Being less disruptive of the environment, however, also would have to involve a radical change in the nature of the economy, a focus where economic growth would not be essential for the continued existence of the economy (pages 2-3):
The issue is that fund-service and renewable stock-flow resources may not be compatible with high growth rates. Moreover, continuous expansion of the economy ultimately de­stroys the resources necessary for the existence of society.
But this issue shifts into the terrain of the social relations of production–in a capitalist economy (something which Cerilli–and the Sid Ryan’s of the world–do not even address).
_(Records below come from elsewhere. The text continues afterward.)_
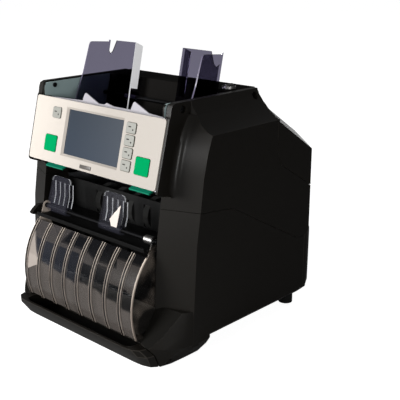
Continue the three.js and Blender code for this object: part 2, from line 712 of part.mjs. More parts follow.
function withSlots(body, slots) {
  return slots.reduce((left, slot) => left.subtract(slot), body);
}

const rejectBack = prism('x', rectangle(shelfRear - sheetWall - fitGap, shelfRear - fitGap,
  shelfTop + fitGap, shelfTop + backPlateHeight), -insideHalf, insideHalf);
add(lowerUnit, 'reject_back_plate', withSlots(rejectBack,
  wheelSlots(rejectWheelXs, rejectWheelWidth, shafts.reject, rejectWheelRadius)), finishes.darkPlastic);

const bushXs = [86, 99];
const bushRadius = 5;
add(lowerUnit, 'front_rod', crossBar(rodPlace[0], rodPlace[1], rodRadius, -rodHalf, rodHalf)
  .add(crossBar(rodPlace[0], rodPlace[1], bushRadius, bushXs[0], bushXs[1])), finishes.steel);

const stopperLength = 41;
const stopperFoot = 6;
const stopperWeb = 2;
const stopperFlange = 8;
const stopperCorner = 7;
const stopperLean = 17;
const stopperSpans = { left: [-93, -56], right: [8, 46] };

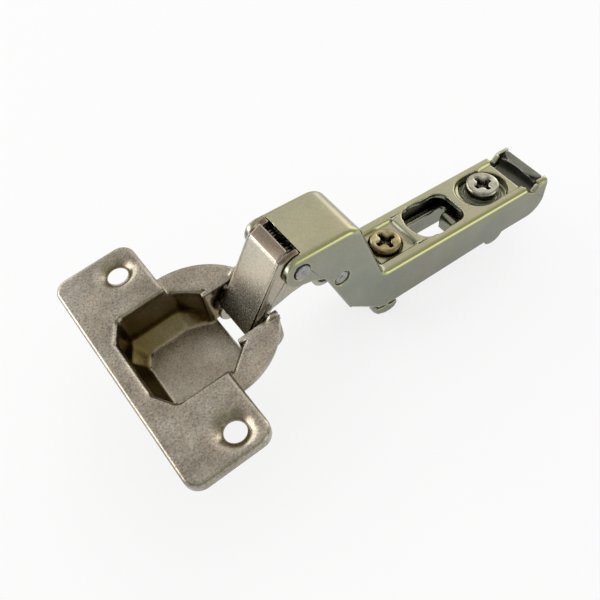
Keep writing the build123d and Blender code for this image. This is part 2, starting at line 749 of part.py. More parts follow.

The Social Relations of Production–in a Capitalist Economy

The idea of reducing, reusing and recycling is hardly new. However, the view that the three R’s and the circular economy will form a solution to the environmental crisis is new. But why such a focus now? Page 3:

Given the constraints posed by the laws of thermodynamics, it is interesting to ask why the CE concept has become so dominant in the environmental discourse and practice. … 

Perhaps it constitutes a means of avoiding having to address the social relations of production of a society characterized by exploitation and oppression at work (something which Cerilli simply ignores, it seems–I cannot find anything where she addresses issues related to the lack of control of workers at work)?  Page 3:

CE is fundamentally the capitalist alienated articulation of the environmental discourse and practice, which does not escape from a fetishist conception of commodity, money and capital.3 Chapter 5 of volume three of Marx’s Capital is entirely devoted to explaining how capital is naturally driven to make savings in constant capital. This tendency is particularly evident in the push for scientific and techno­ logical development, to understand the properties and uses of waste and to incorporate them into new methods of production. Under these conditions the three Rs of CE reduce, reuse, recycle become a goal of capitalist industry. Actually, Marx makes it clear how capital tends to reduce the energy and raw materials per unit of output, it reuses waste in the same production process or it transfers it to other branches of in­ dustry. Every capitalist has the incentive to make the best possible use of raw materials and machinery, because they incorporate labour already spent, they present themselves to him as values. The capitalist is mindful of saving what is value-bearing, but not at all of what enters the pro­ duction process as a free gift, be it the natural conditions of production, or social factors such as workers’ health condition. Marx noted how Capitalist production [] is very economical with the materialised labour incorporated in commodities. Yet, more than any other mode of production, it squanders human lives, or living-labour, and not only blood and flesh, but also nerve and brain. The capitalist system thus seems spontane­ ously prone to articulate the environmental discourse and practice in terms of the three tenets of CE.

The environmental-friendly aspect of capitalist social relations of production, however, has as its necessary counterpart an opposite aspect: an aspect which Cerilli simply ignores:

However, capital can never overcome itself. This is particularly evident when considering the tensions be­tween the behaviour of the individual capitalist and the behaviour of the system as a whole. The individual capitalist is motivated to increase labour productivity to augment his profit share. It is for this reason that capitalists invest in energy efficiency to reduce the use of raw materials and machinery. However, the increase in efficiency corresponds to the ability of every labour unit to process a larger quantity of matter and energy. When this is coupled with the overall drive of the system to expand, in order to pursue endless capital accumulation, the result is the rebound effect, also known as Jevons paradox. 

What is the Jevons paradox? The Jevons paradox/rebound effect means that making resource use more efficient can lower costs and stimulate enough expansion that total resource consumption stays the same or even rises—especially in systems organized around growth and capital accumulation.

In a capitalist economy, as I have pointed out in The Money Circuit of Capital and on Ryan’s Facebook page, involves a persistent need to expand and accumulate without end:

Marx observed how capitalism, while developing the possibility to solve environmental problems, can never realize it because of the fetishist effect of capitalist accumulation [28,32,33,39]. The reason lies in the permanent drive towards capitalist accumulation, summarized in Marx’s formula M C M’ [where M’ means more money than at the beginning, M]. Capitalist growth is measured in value, alienated from concrete ecological and social conditions, but still linked to concrete bodies, to flows of matter and energy which, however effi­cient they may be, cannot fall to zero. 

Conclusion

Cerilli, like so many social reformists, simply ignores the nature of the capitalist economy. Her reference to the circular economy is a contradiction in terms: no economy can be fully circular because all production irreversibly uses energy, degrades materials, and depends on new inputs from nature. Reducingn, reusing and recycling can slow depletion, not abolish it. A growth-driven economy therefore cannot be made sustainable merely by “closing loops.” And a capitalist economy is a growth-driven economy. Social reformists like her–and the Sid Ryan’s of the world–do not take into account the specific nature of the capitalist economy when formulating the nature of the problem and when offering solutions.

Of course, such arguments will probably go in one ear and out the other for social reformists. To try to convince them is probably a waste of time. It is not, however, a waste of time to expose their lack of proper specification of the problem and the utopian nature of their proposed solutions.